Signs your CO2 may be too low
- Plants grow slowly despite adequate lighting and fertilization
- Carpet plants fail to spread or melt back
- New leaves appear small or twisted in demanding species
- Algae appears during the photo period even though nutrients are present
- Drop checker remains blue or dark green throughout the day
Signs your CO2 may be too high
- Fish gather near the surface or filter outflow
- Rapid gill movement or unusual lethargy
- Shrimp become inactive or attempt to climb out
- Snails remain high on glass near the waterline
- Behavior worsens shortly after CO2 starts each day
If you observe any of these signs, lower the bubble rate, improve flow distribution, and increase aeration. Remember that bubble count alone is not a reliable dosing metric because diffuser efficiency, reactor design, depth, pressure, and tank size all change how many dissolved ppm your system actually reaches.
How volume fits into the calculation
The pH and KH equation itself does not require aquarium volume. That often surprises beginners. The chemistry estimate depends on concentration, not the total amount of water. Still, tank volume remains useful because it influences planning. A larger tank usually needs more total gas input to maintain the same concentration, and large tanks may require multiple outlets or stronger flow to distribute CO2 evenly. In contrast, a small nano tank can reach high concentrations quickly, so overcorrection happens faster and fish stress can appear suddenly.

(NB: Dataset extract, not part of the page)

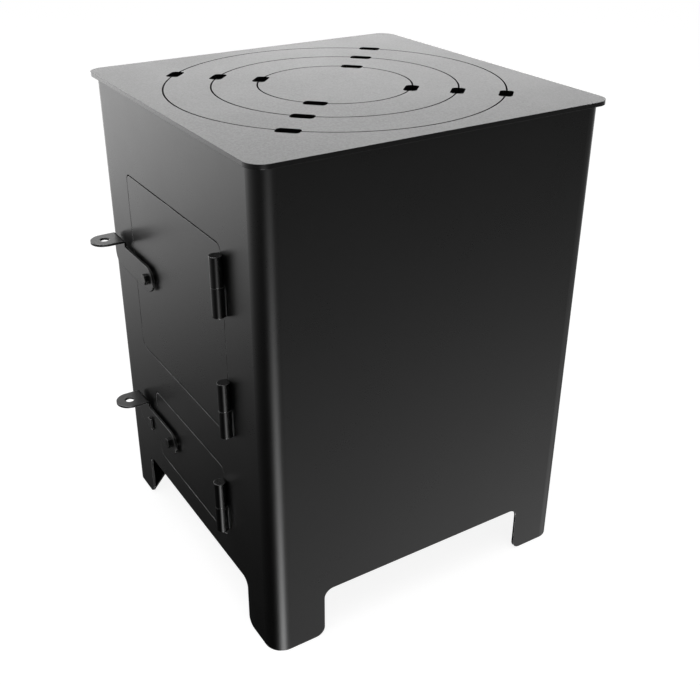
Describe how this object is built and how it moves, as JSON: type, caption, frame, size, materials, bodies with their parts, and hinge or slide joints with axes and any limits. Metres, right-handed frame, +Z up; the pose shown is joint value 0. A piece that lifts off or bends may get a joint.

Best practices for reliable results
- Calibrate electronic pH meters regularly with fresh buffer solutions
- Use consistent KH testing procedures and record results
- Maintain diffusers and reactors so dissolution stays efficient
- Position outflow for good circulation without excessive surface loss
- Start CO2 before lights on and stop it before lights out
- Log pH, KH, livestock behavior, and plant response weekly
- Change only one major variable at a time
Authoritative references and water chemistry sources
For broader water quality context, chemistry fundamentals, and aquatic system management, review these high quality public resources:
- U.S. Environmental Protection Agency water quality criteria
- Penn State Extension guide to pH and alkalinity
- U.S. Geological Survey water science school on pH and water
Final takeaway
An aquarium CO2 calculator is one of the most useful planning tools in planted tank keeping because it translates pH and KH into an actionable estimate. It can help you tune a new system, troubleshoot plant growth, and avoid obvious under-dosing. Still, no calculator replaces observation. The best planted aquariums are not built by chasing one number. They are built by matching stable CO2, sensible light, balanced nutrients, and livestock safety over time. Use the calculator for direction, then confirm with fish behavior, plant performance, and consistent maintenance habits.